A Quiet Moment: Himalayan Art Galleries

March 20, 2012

There’s been a lot of movement here at LACMA lately. First, Metropolis II went on view in January. Then, the 105-mile journey of the 340-ton megalith that will be a part of Michael Heizer’s Levitated Mass concluded on March 10. When I want to slow down, I go to the Himalayan galleries, located on the fourth floor of the Ahmanson Building, to look at art from Tibet and Nepal. The most obvious reason is that these galleries are really quiet and beautiful. I also go for personal reasons. I practice meditation in a Tibetan Buddhist tradition. Some of the artwork reminds me of Buddhist teachings I’ve learned.

Installation view, Himalayan art galleries, Los Angeles County Museum of Art, © 2012 Museum Associates/LACMA

Take a look at the image below of the sculpture of the Buddha Shakyamuni. The first thing I notice when I visit this Buddha is the sweet smile. To me, that smile makes him look very human. There are so many details to look at. Notice that the cloth over his shoulder is incised delicately with a pattern. Look at his hair. You may be able to see a tinge of blue paint. Now look at his body, which is in a traditional meditation posture: seated cross-legged, back straight, gaze downward. He makes two different hand gestures or mudras. His left hand is in the meditation mudra, and the right hand is in touching-the-earth gesture, which is also known as the Buddha’s first moment of enlightenment.
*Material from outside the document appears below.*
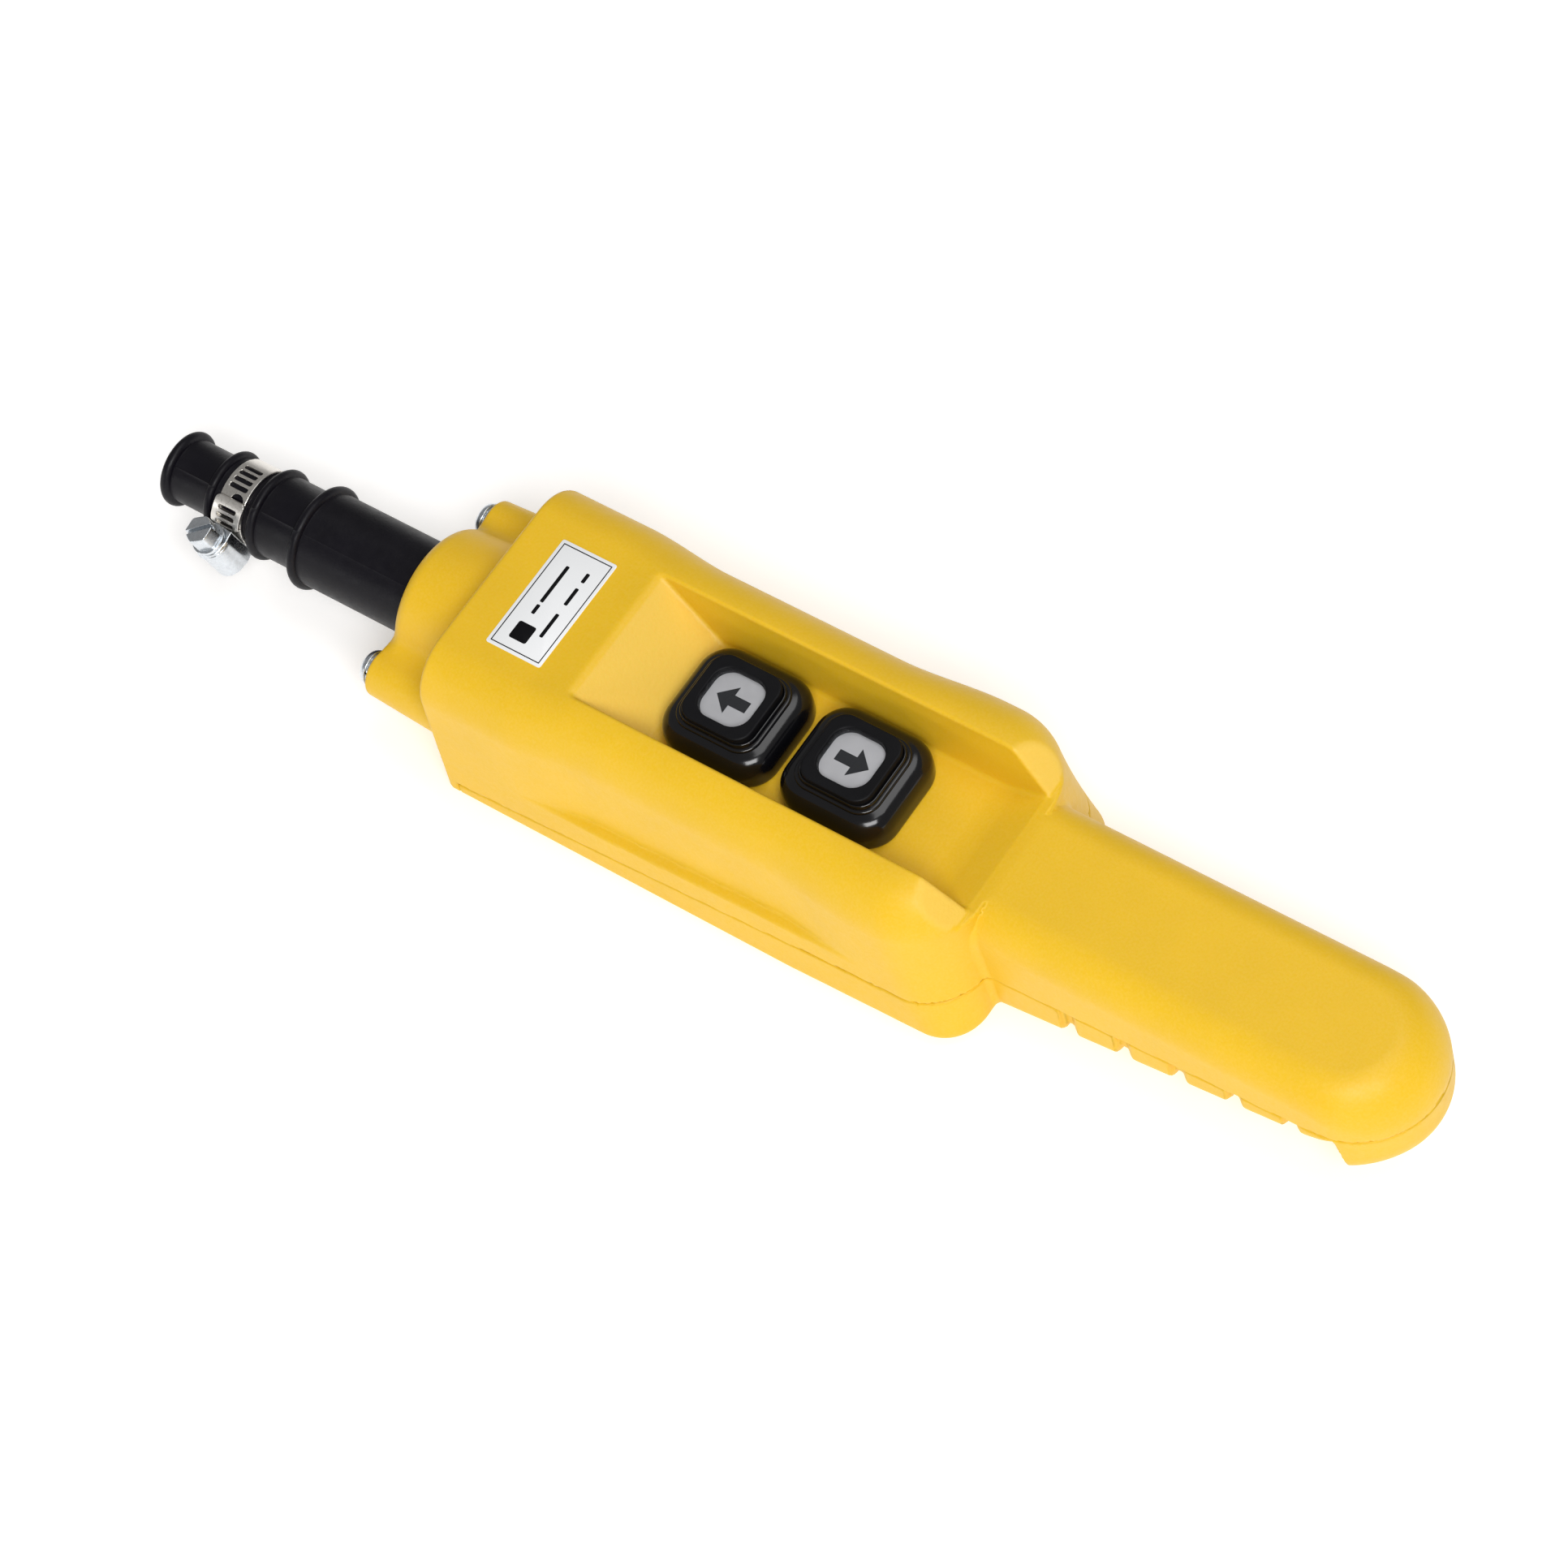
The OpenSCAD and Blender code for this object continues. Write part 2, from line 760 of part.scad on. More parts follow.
module boot() color(black) {
    inner = cap_w + 2 * gap;
    difference() {
        union() {
            for (step = boot_steps)
                soft_block(boot_l - step[0], boot_w - step[0], step[1], floor_z, step[2]);
        }
        soft_block(inner, inner, cap_corner_r + gap, floor_z - 1, boot_top + 1);
    }
}

module button_cap() color(black) {
    difference() {
        union() {
            soft_block(cap_w, cap_w, cap_corner_r, boot_top - 2.2, cap_top);
            rod(stem_r, stem_end, boot_top - 2);
        }
        soft_block(window_w + 2 * run, window_w + 2 * run, window_r, cap_top - window_depth, cap_top + 1);
        difference() {
            rod(stem_r + 1, clip_z, clip_z + clip_t);
            rod(stem_r - clip_groove, clip_z - 1, clip_z + clip_t + 1);
        }
    }
}

module legend_plate() color(steel)
    soft_block(window_w, window_w, window_r, cap_top - window_depth,
               cap_top - window_depth + legend_t);

module lens() color("#e8f0f4", 0.35)
    soft_block(window_w, window_w, window_r, cap_top - window_depth + legend_t,
               cap_top - lens_drop);

// Snap ring in the stem's groove, which stops the stem against the end of its bush
module stem_clip() color(steel)
    difference() {
        rod(clip_r, clip_z, clip_z + clip_t);
        rod(stem_r - clip_groove, clip_z - 1, clip_z + clip_t + 1);
    }

module plunger() color("#b22a22") {
    difference() {
        union() {
            rod(plunger_r, plunger_z, stem_end);
            rod(flange_r, plunger_z, plunger_z + flange_t);
        }
        translate([-bridge_w / 2, -10, bridge_z]) cube([bridge_w, 20, bridge_t]);
    }
}

// A compression coil, drawn as the tube that its turns lie in
module return_spring() color(steel)
    difference() {
        rod(spring_r, spring_z, plunger_z);
        rod(spring_r - spring_t, spring_z - 1, plunger_z + 1);
    }

module contact_bridge() color(brass) {
    translate([-bridge_w / 2, -bridge_l / 2, bridge_z]) cube([bridge_w, bridge_l, bridge_t]);
    for (s = [-1, 1])
        translate([0, s * contact_y, 0]) rod(contact_r, bridge_z - contact_t, bridge_z);
}

module contact_block() color("#303036") {
    difference() {
        soft_block(block_l, block_w, 1.5, block_z, block_top);
        translate([-block_l / 2 + block_wall, -block_w / 2 + block_wall, block_z + block_floor])
            cube([block_l - 2 * block_wall, block_w - 2 * block_wall,
                  block_top - block_wall - block_z - block_floor]);
        rod(plunger_r + run, block_top - block_wall - 1, block_top + 1);
        translate([-strip_w / 2, -block_w, strip_z]) cube([strip_w, 2 * block_w, strip_t]);
    }
}

module fixed_contacts() color(brass)
    for (s = [-1, 1]) mirror([0, s < 0 ? 1 : 0, 0]) {
        difference() {
            translate([-strip_w / 2, strip_start, strip_z])
                cube([strip_w, strip_end - strip_start, strip_t]);
            translate([0, terminal_y, 0]) rod(terminal_r, 0, strip_z + 5);
        }
        translate([0, contact_y, 0]) rod(contact_r, strip_z + strip_t, strip_z + strip_t + contact_t);
    }

module terminal_screws() color(steel)
    for (s = [-1, 1])
        translate([0, s * terminal_y, strip_z + strip_t])
            pan_screw(terminal_r, terminal_len, small_head_r, small_head_t);

// ---------------------------------------------------------------- the buttons, at their places

module at_up() placed() translate([up_x, 0, 0]) children();
module at_down() placed() translate([down_x, 0, 0]) children();

front_shell();
rear_cover();
cover_gasket();
cover_screws();
cable_entry_cap();
cap_screws();
cap_spring_washers();
cap_inserts();
cable_sleeve();
clamp_band();
clamp_housing();
clamp_screw();
rating_label();
cord_grip_strap();
cord_grip_screws();
switch_carrier();
carrier_screws();
at_up() boot();  // up_boot
at_up() button_cap();  // up_button_cap
at_up() legend_plate();  // up_legend_plate
at_up() lens();  // up_lens
at_up() stem_clip();  // up_stem_clip
at_up() plunger();  // up_plunger
at_up() return_spring();  // up_return_spring
at_up() contact_bridge();  // up_contact_bridge
at_up() contact_block();  // up_contact_block
at_up() fixed_contacts();  // up_fixed_contacts
at_up() terminal_screws();  // up_terminal_screws
at_down() boot();  // down_boot
at_down() button_cap();  // down_button_cap
at_down() legend_plate();  // down_legend_plate
at_down() lens();  // down_lens
at_down() stem_clip();  // down_stem_clip
at_down() plunger();  // down_plunger
at_down() return_spring();  // down_return_spring
at_down() contact_bridge();  // down_contact_bridge
at_down() contact_block();  // down_contact_block
at_down() fixed_contacts();  // down_fixed_contacts
at_down() terminal_screws();  // down_terminal_screws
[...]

Buddha Shakyamuni, Central Tibet, Himalayas, c. 11th century, gift of the 1996 Collectors Committee, © 2012 Museum Associates/LACMA

This sculpture would have been part of an altar and a focal point for meditation and ritual. Meditation instructors often say that one of the biggest obstacles to meditating is forgetting the technique. By looking at this sculpture, I remember how to meditate: sit upright, lower my gaze, and focus my attention on my breathing. If you would like to, take a moment while you are reading this to sit like the Buddha. You can do it in your chair, no need to sit on the floor. What do you notice?

The Bodhisattva Avalokiteshvara, Western Tibet, Himalayas, 11th century, from the Nasli and Alice Heeramaneck Collection, Museum Associates purchase, © 2012 Museum Associates/LACMA

Another one of my favorites in this gallery is this small sculpture of the Bodhisattva Avalokiteshvara. The term bodhisattva refers to a large group of beings who, although they are almost enlightened, choose to be reborn to help followers on the Buddhist path. Avalokiteshvara is associated with compassion. The mudra of the palm facing forward is an indication of giving.

Even though these artworks are not in their original setting, they still evoke contemplation and stillness.